Source excerpt >>

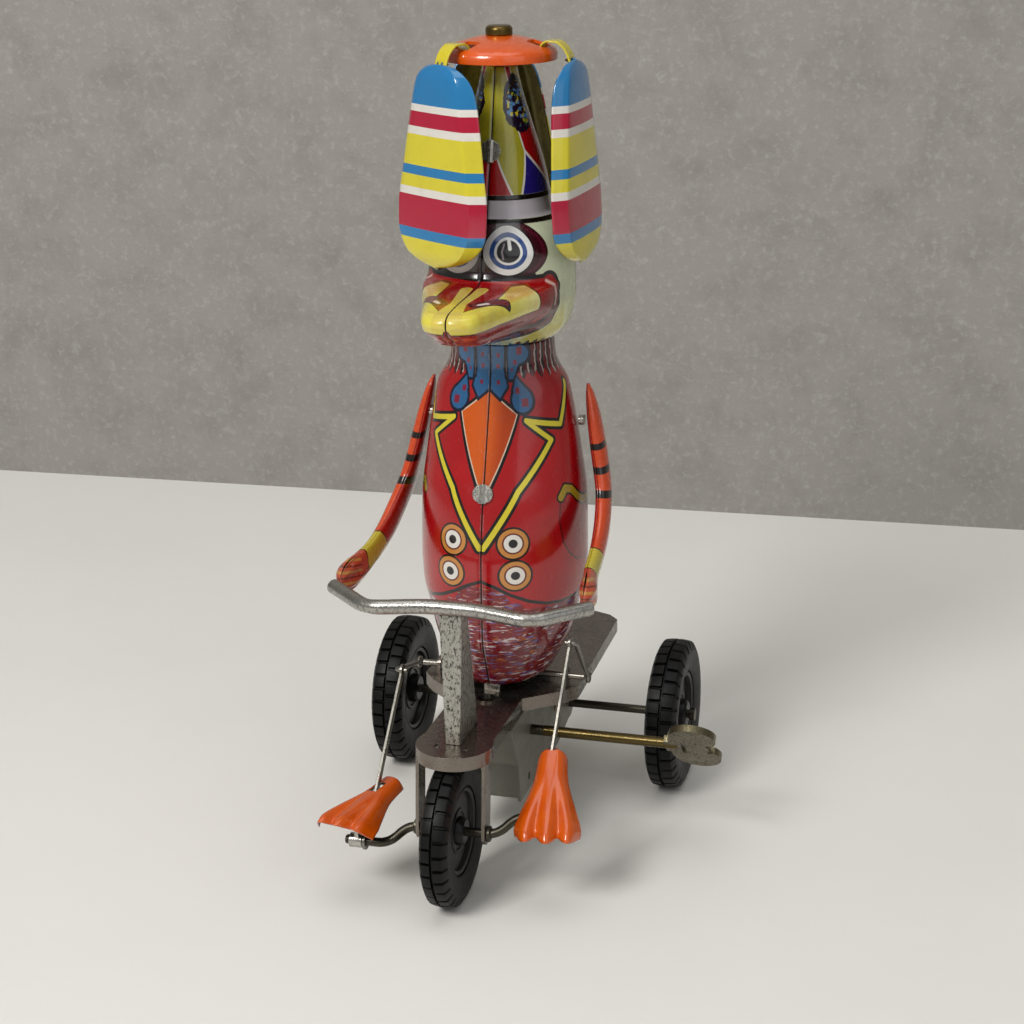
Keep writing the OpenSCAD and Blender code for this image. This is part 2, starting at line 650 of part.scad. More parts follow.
module gear(place, faces_x, teeth, bore, turn = 0)
    translate(at_x(0, place)) slab(faces_x[0], faces_x[1]) difference() {
        rotate(turn) polygon([for (i = [0:teeth-1]) for (corner = tooth)
            let(angle = (i + corner[1])*360/teeth)
            (pitch_r(teeth) + corner[0]*tooth_module)*[cos(angle), sin(angle)]]);
        circle(r = bore, $fn = small_fn);
    }

module axle_gear() color(brass)
    gear(rear_centre, train_x, axle_teeth, axle_r, axle_gear_turn);

module second_arbor() color(brass) {
    x_rod(second_at, -arbor_end, arbor_end, pivot_r);
    gear(second_at, [5.2, 7.0], pinion_teeth, 0.5, pinion_turn);
    gear(second_at, train_x, second_teeth, 0.5);
}

// Disc with teeth standing out sideways, under the spindle's pinion.
module contrate_wheel() color(brass) {
    difference() {
        x_rod(second_at, -4.2, -3.4, 7.8, 64);
        x_rod(second_at, -5, -3, pivot_r, small_fn);
    }
    for (i = [0:contrate_teeth-1])
        translate(at_x(0, second_at))
            rotate([(i + 0.5)*360/contrate_teeth, 0, 0])
                translate([-3.5, -0.3, 6.1])
                    cube([1.95, 0.6, 1.55]);
}

module idler_gear() color(brass) {
    x_rod(idler_at, -arbor_end, arbor_end, pivot_r);
    gear(idler_at, train_x, idler_teeth, 0.5, idler_turn);
}

module great_wheel() color(brass) gear(winding_at, [5.6, 6.6], great_teeth, winding_r);

// ---------- winding arbor and key ----------
arbor_tip_r = 0.9;  // thin left end of the arbor, inside the key's shaft
key_lobe_r = 5.8;
key_lobe_x = 50.4;

module winding_arbor() color([0.5, 0.45, 0.3]) {
    x_rod(winding_at, -9.4, 11.9, winding_r);
    x_rod(winding_at, 11.8, 16, arbor_tip_r);
    x_rod(winding_at, -0.9, 4, 2.1);
}

module key_shaft() color([0.42, 0.38, 0.25]) difference() {
    x_rod(winding_at, 11.95, 46, key_r);
    x_rod(winding_at, 10, 16.1, arbor_tip_r, small_fn);
}

module key_outline() difference() {
    union() {
        for (side = sides)
            translate([key_lobe_x, side*(key_span/2 - key_lobe_r)]) circle(r = key_lobe_r);
        translate([44.2, -key_span/2 + 6]) square([9.6, key_span - 12]);
        translate([43, -3.2]) square([9, 6.4]);
    }
    translate([47.6, 0]) square([1, 7.4], center = true);
    for (side = sides) translate([54.6, side*1.9]) square([2.6, 1], center = true);
}

module key_wing() color([0.45, 0.42, 0.33])
    translate(at_x(0, winding_at)) rotate([136, 0, 0]) difference() {
        translate([0, 0, -0.9]) linear_extrude(height = 1.8) key_outline();
        translate([40, 0, 0]) rotate([0, 90, 0]) cylinder(r = key_r, h = 6, $fn = small_fn);
    }

// ---------- spindle and hat ----------
spindle_bottom = 29;
spindle_top = 197.7;
// Turn of the front, side and rear paddles from straight ahead
hat_angles = [-33, 86, 200];
hinge_r = 12.7;  // spindle axis to the bar a strap hangs on
hinge_z = 194;

// Upright wire with an eight-leaved pinion near its foot.
module spindle() color([0.45, 0.44, 0.4]) {
    translate([0, figure_y, spindle_bottom])
        cylinder(r = spindle_r, h = spindle_top - spindle_bottom, $fn = small_fn);
    translate([0, figure_y, 29.9])
        linear_extrude(height = 2.5)
            for (i = [0:7])
                rotate(i*45 + 90)
                    polygon([[0, -0.62], [1.35, -0.42], [2.35, -0.18],
                        [2.35, 0.18], [1.35, 0.42], [0, 0.62]]);
}

// Section of the disc: [radius, z], under side outward, then the top back inward
disc_profile = [
    [1, 197.1], [3.4, 197.1], [6, 196.5], [9, 195.7], [11.4, 195.0], [12.5, 194.4],
    [disc_r - 0.6, 193.6], [disc_r - 0.6, 192.4], [disc_r, 192.4], [disc_r, 193.8],
    [disc_r - 0.5, 194.8], [11.7, 195.6], [9.1, 196.4], [6.1, 197.2], [3.5, 197.78],
    [1, 197.78]];

module hat_disc() color([0.88, 0.35, 0.14]) translate([0, figure_y, 0]) {
    // rolled bar at the outer edge of each slot, on which a paddle's strap hangs
    for (angle = hat_angles)
        rotate(angle)
            translate([-2.5, -hinge_r, hinge_z])
                rotate([0, 90, 0])
                    cylinder(r = 0.6, h = 5, $fn = small_fn);
    difference() {
        rotate_extrude($fn = 96) polygon(disc_profile);
        for (angle = hat_angles)
            rotate(angle) translate([-2.4, -11.8, 190]) cube([4.8, 4.3, 10]);
    }
}

module hat_knob() color([0.5, 0.42, 0.24]) translate([0, figure_y, 0])
    rotate_extrude($fn = 64)
        polygon([[0, 197.8], [3.15, 197.8], [3.15, 199.4], [2.6, 200], [0, 200]]);

module at_hat(i) translate([0, figure_y, 0]) rotate([0, 0, hat_angles[i]]) children();

// Share of a paddle's length, from the tip 1 to the hanging end 0
paddle_stations = [1, 0.985, 0.96, 0.92, 0.87, 0.8, 0.7, 0.6, 0.5, 0.4, 0.3, 0.22,
    0.14, 0.08, 0.04, 0.015, 0];
// [share of length, half width of the middle panel when paddle_w is 12]
panel_half = [[0, 2.4], [0.015, 3.7], [0.04, 5.0], [0.08, 6.3], [0.14, 7.4], [0.22, 8.3],
    [0.3, 9.0], [0.5, 10.6], [0.7, 12], [0.8, 11.9], [0.87, 10.8], [0.92, 9.3],
    [0.96, 7], [0.985, 4.4], [1, 2.4]];
// [share of length, width of a side wing]
wing_width = [[0, 0.5], [0.04, 2.1], [0.08, 3.1], [0.14, 3.8], [0.25, 4.2],
    [0.85, 4.2], [0.92, 3.3], [0.96, 2.3], [1, 0.5]];
paddle_tilt = 3;  // outward from hanging straight down
paddle_top_r = 19.65;
paddle_top_z = 192.6;

// Column runs -3 to 3 across the paddle; the outermost columns are the wing edges.
function paddle_point(f, column) =
    let(half = lookup(f, panel_half)*paddle_w/12, wing = lookup(f, wing_width),
        step = abs(column), at_edge = step == 3,
        across = at_edge ? half + wing*cos(wing_a) : half*step/2,
        bend = at_edge ? wing*sin(wing_a) + 0.5 : 0.5*step*step/4,
        curl = f < 0.08 ? pow((0.08 - f)/0.08, 2)*0.9
            : f > 0.92 ? pow((f - 0.92)/0.08, 2)*1.1 : 0,
        inward = bend + curl, down = f*paddle_l)
    [sign(column)*across,
        -(paddle_top_r + down*sin(paddle_tilt) - inward*cos(paddle_tilt)),
        paddle_top_z - down*cos(paddle_tilt) + inward*sin(paddle_tilt)];

module paddle(i) at_hat(i)
    sheet_grid([for (f = paddle_stations) [for (c = [-3:3]) paddle_point(f, c)]], tin);

// Middle line of a strap: [distance from the spindle axis, z]
strap_path = [[10.3, 193.0], [10.35, 194.6], [11.1, 196.1], [12.7, 196.85], [14.5, 196.6],
    [16.1, 195.5], [17.1, 193.9], [17.45, 192.9], [17.6, 192.3], [18.0, 191.7],
    [18.5, 190.7], [18.8, 189.9]];
strap_half = 0.22;  // half thickness
strap_width = 4;

// Path moved sideways by a distance.
function shifted(path, distance) = [for (i = [0:len(path)-1])
    let(dir = unit(path[min(len(path) - 1, i + 1)] - path[max(0, i - 1)]))
    path[i] + distance*[-dir[1], dir[0]]];

module strap(i) at_hat(i)
    rotate([90, 0, -90])
        translate([0, 0, -strap_width/2])
            linear_extrude(height = strap_width)
                polygon(concat(shifted(strap_path, strap_half),
                    reversed(shifted(strap_path, -strap_half))));

module paddle_front() color(paddle_yellow) paddle(0);
module paddle_side() color(paddle_yellow) paddle(1);
module paddle_rear() color(paddle_yellow) paddle(2);
module strap_front() color(paddle_yellow) strap(0);
module strap_side() color(paddle_yellow) strap(1);
module strap_rear() color(paddle_yellow) strap(2);

frame_plate();
steering_column();
handlebar();
motor_plate_left();
motor_plate_right();
motor_cover();
motor_pillars();
mainspring();
hip_pin();
body_shell_left();
body_shell_right();
body_seam_clip();
body_tabs();
head_shell_left();
head_shell_right();
hat_seam_clip();
arm_left_outer();
arm_left_inner();
arm_right_outer();
arm_right_inner();
shoulder_rivet_left();
shoulder_rivet_right();
spindle_bush_lower();
spindle_bush_upper();
front_tyre();
front_hub();
crank_axle();
foot_left();
shank_left();
pedal_clip_left();
foot_right();
shank_right();
pedal_clip_right();
thigh_left();
thigh_right();
rear_axle();
rear_tyre_left();
rear_tyre_right();
rear_hub_left();
rear_hub_right();
axle_gear();
second_arbor();
contrate_wheel();
idler_gear();
winding_arbor();
great_wheel();
key_shaft();
key_wing();
spindle();
hat_disc();
hat_knob();
paddle_front();
paddle_side();
paddle_rear();
strap_front();
strap_side();
strap_rear();
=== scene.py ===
# A clockwork tinplate duck that pedals a tricycle under a spinning hat disc hung with three
# paddles. It faces -Y with its left side at +X. The floor is z = 0 and the rear axle is at y = 0.
# Lengths are millimetres, turned into metres by MM; the stage and camera are in metres.
import math
import bmesh
import bpy
import numpy as np
from mathutils import Matrix, Vector


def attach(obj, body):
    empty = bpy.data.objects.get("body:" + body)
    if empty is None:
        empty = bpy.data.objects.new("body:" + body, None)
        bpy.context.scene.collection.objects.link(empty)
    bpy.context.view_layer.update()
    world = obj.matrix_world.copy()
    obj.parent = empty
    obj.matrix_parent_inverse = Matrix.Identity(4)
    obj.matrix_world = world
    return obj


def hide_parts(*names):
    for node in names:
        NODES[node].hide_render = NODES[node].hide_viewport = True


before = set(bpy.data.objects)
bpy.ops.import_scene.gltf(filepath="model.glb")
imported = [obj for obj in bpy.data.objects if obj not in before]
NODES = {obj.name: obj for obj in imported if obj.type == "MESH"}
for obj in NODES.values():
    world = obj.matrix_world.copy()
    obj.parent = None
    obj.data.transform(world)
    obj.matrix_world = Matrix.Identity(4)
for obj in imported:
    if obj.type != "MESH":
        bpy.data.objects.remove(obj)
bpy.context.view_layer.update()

MM = 0.001
AXIS_Y = -29.5              # upright axis of the figure and the hat
SIDES = (("left", 1), ("right", -1))

TOY_TONE = (0.86, 1.16)     # gain and power that deepen the toy's colours
PLAIN_TONE = (1.0, 1.0)
BLACK = (22, 12, 16)
WHITE = (226, 222, 216)
MATERIALS = {}              # finished materials by name


# ---------------------------------------------------------------- node arithmetic
def math_node(tree, operation, *values, clamp=False):
    node = tree.nodes.new("ShaderNodeMath")
    node.operation = operation
    node.use_clamp = clamp
    for socket, value in zip(node.inputs, values):
        if isinstance(value, Expr):
            tree.links.new(value.socket, socket)
        else:
            socket.default_value = value
    return Expr(tree, node.outputs[0])


class Expr:
    """A shader value; arithmetic on it adds Math nodes."""
    def __init__(self, tree, socket):
        self.tree, self.socket = tree, socket

    def apply(self, operation, *values, **options):
        return math_node(self.tree, operation, self, *values, **options)

    def __add__(self, other):
        return self.apply("ADD", other)
    __radd__ = __add__

    def __sub__(self, other):
        return self.apply("SUBTRACT", other)

    def __rsub__(self, other):
        return math_node(self.tree, "SUBTRACT", other, self)

    def __mul__(self, other):
        return self.apply("MULTIPLY", other)

    def __truediv__(self, other):
        return self.apply("DIVIDE", other)

    def __neg__(self):
        return self * -1.0

    def abs(self):
        return self.apply("ABSOLUTE")

    def sin(self):
        return self.apply("SINE")

    def clamped(self):
        return self.apply("ADD", 0.0, clamp=True)

    def above(self, level, gain):
        """0 up to a level, then rising to 1 at the given gain."""
        return ((self - level) * gain).clamped()

    def below(self, level, gain):
        return ((level - self) * gain).clamped()

    def band(self, centre, half_width):
        """Signed distance to a band of values round a centre."""
        return (self - centre).abs() - half_width


def union(first, *others):
    for other in others:
        first = first.apply("MINIMUM", other)
    return first


def overlap(first, other):
    return first.apply("MAXIMUM", other)


def hypot(first, second):
    return (first * first + second * second).apply("SQRT")


def fill(distance, soft=0.09):
    """1 where a signed distance is negative, with an edge of the given softness."""
    return distance.apply("MULTIPLY_ADD", -1.0 / soft, 0.5, clamp=True)


class Chart:
    """Two coordinates of a sheet. Each shape is a signed distance, negative inside."""
    def __init__(self, across, up):
        self.across, self.up = across, up

    def circle(self, centre, radius):
        return hypot(self.across - centre[0], self.up - centre[1]) - radius

    def ellipse(self, centre, radii):
        ratio = hypot((self.across - centre[0]) / radii[0], (self.up - centre[1]) / radii[1])
        return (ratio - 1.0) * min(radii)

    def polygon(self, points):
        """Convex polygon, wound either way."""
        mid_x = sum(p[0] for p in points) / len(points)
        mid_y = sum(p[1] for p in points) / len(points)
        shape = None
        for (x0, y0), (x1, y1) in zip(points, points[1:] + points[:1]):
            out_x, out_y = y1 - y0, x0 - x1
            length = math.hypot(out_x, out_y)
            out_x, out_y = out_x / length, out_y / length
            if (mid_x - x0) * out_x + (mid_y - y0) * out_y > 0:
                out_x, out_y = -out_x, -out_y
            edge = self.across * out_x + self.up * out_y - (x0 * out_x + y0 * out_y)
            shape = edge if shape is None else overlap(shape, edge)
        return shape

    def stroke(self, start, end, radius, end_radius=None):
        dx, dy = end[0] - start[0], end[1] - start[1]
        squared = dx * dx + dy * dy
        along = ((self.across - start[0]) * (dx / squared)
                 + (self.up - start[1]) * (dy / squared)).clamped()
        shape = hypot(self.across - start[0] - along * dx, self.up - start[1] - along * dy) - radius
        return shape if end_radius is None else shape - along * (end_radius - radius)

    def line(self, points, radius):
        return union(*[self.stroke(a, b, radius) for a, b in zip(points, points[1:])])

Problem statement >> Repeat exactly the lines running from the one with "module paddle_front() color(paddle_yellow)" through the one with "NODES[node].hide_render = NODES[node].hide_viewport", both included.

Result of the task >>
module paddle_front() color(paddle_yellow) paddle(0);
module paddle_side() color(paddle_yellow) paddle(1);
module paddle_rear() color(paddle_yellow) paddle(2);
module strap_front() color(paddle_yellow) strap(0);
module strap_side() color(paddle_yellow) strap(1);
module strap_rear() color(paddle_yellow) strap(2);

frame_plate();
steering_column();
handlebar();
motor_plate_left();
motor_plate_right();
motor_cover();
motor_pillars();
mainspring();
hip_pin();
body_shell_left();
body_shell_right();
body_seam_clip();
body_tabs();
head_shell_left();
head_shell_right();
hat_seam_clip();
arm_left_outer();
arm_left_inner();
arm_right_outer();
arm_right_inner();
shoulder_rivet_left();
shoulder_rivet_right();
spindle_bush_lower();
spindle_bush_upper();
front_tyre();
front_hub();
crank_axle();
foot_left();
shank_left();
pedal_clip_left();
foot_right();
shank_right();
pedal_clip_right();
thigh_left();
thigh_right();
rear_axle();
rear_tyre_left();
rear_tyre_right();
rear_hub_left();
rear_hub_right();
axle_gear();
second_arbor();
contrate_wheel();
idler_gear();
winding_arbor();
great_wheel();
key_shaft();
key_wing();
spindle();
hat_disc();
hat_knob();
paddle_front();
paddle_side();
paddle_rear();
strap_front();
strap_side();
strap_rear();
=== scene.py ===
# A clockwork tinplate duck that pedals a tricycle under a spinning hat disc hung with three
# paddles. It faces -Y with its left side at +X. The floor is z = 0 and the rear axle is at y = 0.
# Lengths are millimetres, turned into metres by MM; the stage and camera are in metres.
import math
import bmesh
import bpy
import numpy as np
from mathutils import Matrix, Vector


def attach(obj, body):
    empty = bpy.data.objects.get("body:" + body)
    if empty is None:
        empty = bpy.data.objects.new("body:" + body, None)
        bpy.context.scene.collection.objects.link(empty)
    bpy.context.view_layer.update()
    world = obj.matrix_world.copy()
    obj.parent = empty
    obj.matrix_parent_inverse = Matrix.Identity(4)
    obj.matrix_world = world
    return obj


def hide_parts(*names):
    for node in names:
        NODES[node].hide_render = NODES[node].hide_viewport = True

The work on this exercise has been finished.